═════ Working data

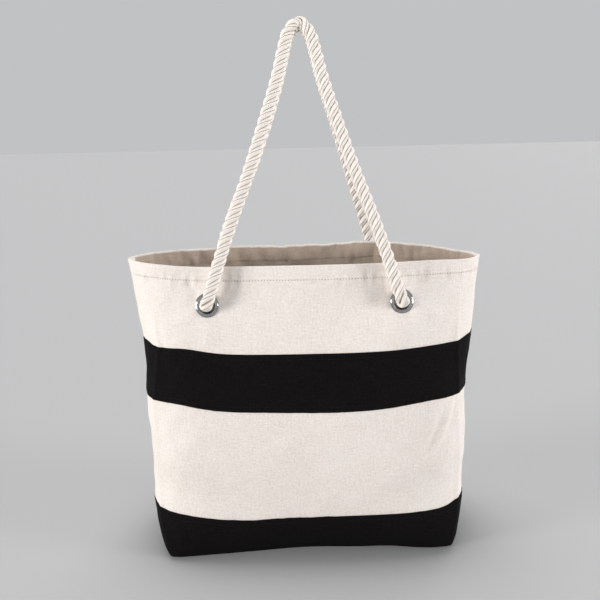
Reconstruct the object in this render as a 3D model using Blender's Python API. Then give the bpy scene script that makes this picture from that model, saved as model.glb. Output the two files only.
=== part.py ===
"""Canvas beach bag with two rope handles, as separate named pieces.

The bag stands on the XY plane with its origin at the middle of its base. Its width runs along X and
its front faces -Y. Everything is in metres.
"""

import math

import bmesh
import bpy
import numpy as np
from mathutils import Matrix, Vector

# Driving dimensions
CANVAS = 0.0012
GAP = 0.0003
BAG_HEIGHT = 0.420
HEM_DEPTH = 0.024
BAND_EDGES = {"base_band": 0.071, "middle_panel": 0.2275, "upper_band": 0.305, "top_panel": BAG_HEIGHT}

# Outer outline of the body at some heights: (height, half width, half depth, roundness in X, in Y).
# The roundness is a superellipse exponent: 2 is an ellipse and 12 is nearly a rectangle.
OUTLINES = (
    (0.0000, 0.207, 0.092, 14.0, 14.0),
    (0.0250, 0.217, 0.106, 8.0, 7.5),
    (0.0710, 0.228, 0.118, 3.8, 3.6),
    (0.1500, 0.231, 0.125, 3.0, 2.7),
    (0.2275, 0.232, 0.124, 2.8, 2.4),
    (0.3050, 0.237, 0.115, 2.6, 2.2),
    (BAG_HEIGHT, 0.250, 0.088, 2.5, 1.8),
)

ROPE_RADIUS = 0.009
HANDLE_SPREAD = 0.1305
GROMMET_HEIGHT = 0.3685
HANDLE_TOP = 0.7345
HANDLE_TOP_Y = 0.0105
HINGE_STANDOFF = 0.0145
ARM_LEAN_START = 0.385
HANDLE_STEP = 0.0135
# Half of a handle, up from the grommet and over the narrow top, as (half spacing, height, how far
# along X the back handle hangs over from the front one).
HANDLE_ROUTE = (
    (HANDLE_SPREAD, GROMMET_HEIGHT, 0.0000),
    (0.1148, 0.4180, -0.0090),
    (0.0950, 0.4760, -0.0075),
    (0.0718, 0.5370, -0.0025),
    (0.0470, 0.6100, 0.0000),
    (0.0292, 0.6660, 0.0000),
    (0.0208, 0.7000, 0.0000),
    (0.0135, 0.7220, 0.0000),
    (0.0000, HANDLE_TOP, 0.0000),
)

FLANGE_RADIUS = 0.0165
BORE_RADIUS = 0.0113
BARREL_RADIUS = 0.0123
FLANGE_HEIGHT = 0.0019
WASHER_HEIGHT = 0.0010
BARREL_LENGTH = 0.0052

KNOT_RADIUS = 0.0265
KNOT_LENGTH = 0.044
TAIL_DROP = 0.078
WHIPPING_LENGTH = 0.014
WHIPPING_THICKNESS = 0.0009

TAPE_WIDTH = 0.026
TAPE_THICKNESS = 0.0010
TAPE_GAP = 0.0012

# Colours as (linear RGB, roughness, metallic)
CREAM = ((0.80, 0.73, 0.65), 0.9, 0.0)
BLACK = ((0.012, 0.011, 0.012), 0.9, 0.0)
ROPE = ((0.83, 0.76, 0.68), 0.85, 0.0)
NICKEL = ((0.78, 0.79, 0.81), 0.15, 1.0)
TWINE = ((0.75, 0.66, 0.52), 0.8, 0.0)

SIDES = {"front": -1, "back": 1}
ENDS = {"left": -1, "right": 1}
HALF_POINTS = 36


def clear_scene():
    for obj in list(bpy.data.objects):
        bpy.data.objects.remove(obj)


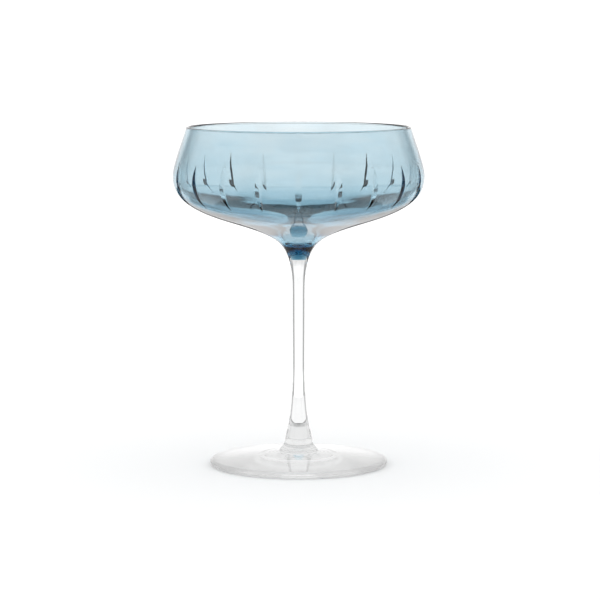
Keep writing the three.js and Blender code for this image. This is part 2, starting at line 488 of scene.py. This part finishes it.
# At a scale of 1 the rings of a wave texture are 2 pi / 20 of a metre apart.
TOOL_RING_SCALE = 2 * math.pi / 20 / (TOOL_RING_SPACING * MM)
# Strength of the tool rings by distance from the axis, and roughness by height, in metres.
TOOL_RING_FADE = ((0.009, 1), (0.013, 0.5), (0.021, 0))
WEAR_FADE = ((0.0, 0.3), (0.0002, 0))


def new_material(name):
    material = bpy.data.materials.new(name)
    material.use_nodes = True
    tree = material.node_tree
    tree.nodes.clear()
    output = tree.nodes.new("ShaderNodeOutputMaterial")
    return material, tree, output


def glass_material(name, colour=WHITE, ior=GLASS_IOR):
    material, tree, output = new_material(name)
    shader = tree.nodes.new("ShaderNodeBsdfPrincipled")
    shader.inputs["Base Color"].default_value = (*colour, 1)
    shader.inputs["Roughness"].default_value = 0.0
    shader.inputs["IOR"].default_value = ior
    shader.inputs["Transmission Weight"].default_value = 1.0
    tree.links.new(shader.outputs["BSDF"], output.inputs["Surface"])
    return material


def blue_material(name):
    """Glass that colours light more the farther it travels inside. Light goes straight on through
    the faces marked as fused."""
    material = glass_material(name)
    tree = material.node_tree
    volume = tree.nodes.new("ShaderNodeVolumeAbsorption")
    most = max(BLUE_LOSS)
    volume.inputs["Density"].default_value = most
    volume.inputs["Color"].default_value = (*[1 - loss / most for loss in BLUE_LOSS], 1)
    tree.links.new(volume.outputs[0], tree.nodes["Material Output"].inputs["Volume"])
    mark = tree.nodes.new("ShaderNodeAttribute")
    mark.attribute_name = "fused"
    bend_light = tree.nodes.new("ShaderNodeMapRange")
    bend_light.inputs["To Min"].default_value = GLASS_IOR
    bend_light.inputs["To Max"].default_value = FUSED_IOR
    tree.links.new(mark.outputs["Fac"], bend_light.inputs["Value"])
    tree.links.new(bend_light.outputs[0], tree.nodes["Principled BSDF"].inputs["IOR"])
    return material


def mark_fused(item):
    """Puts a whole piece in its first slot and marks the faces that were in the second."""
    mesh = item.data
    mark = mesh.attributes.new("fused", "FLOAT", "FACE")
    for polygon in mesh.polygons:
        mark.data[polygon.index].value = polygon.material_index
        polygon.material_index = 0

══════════
═════ Working data

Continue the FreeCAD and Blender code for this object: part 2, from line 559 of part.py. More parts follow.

══════════

What the task asks => Transcribe the lines above from the one with "Reconstruct the object" through the one with "separate named pieces.". Include both ends and leave out every other line.

Exercise result =>
Reconstruct the object in this render as a 3D model using Blender's Python API. Then give the bpy scene script that makes this picture from that model, saved as model.glb. Output the two files only.
=== part.py ===
"""Canvas beach bag with two rope handles, as separate named pieces.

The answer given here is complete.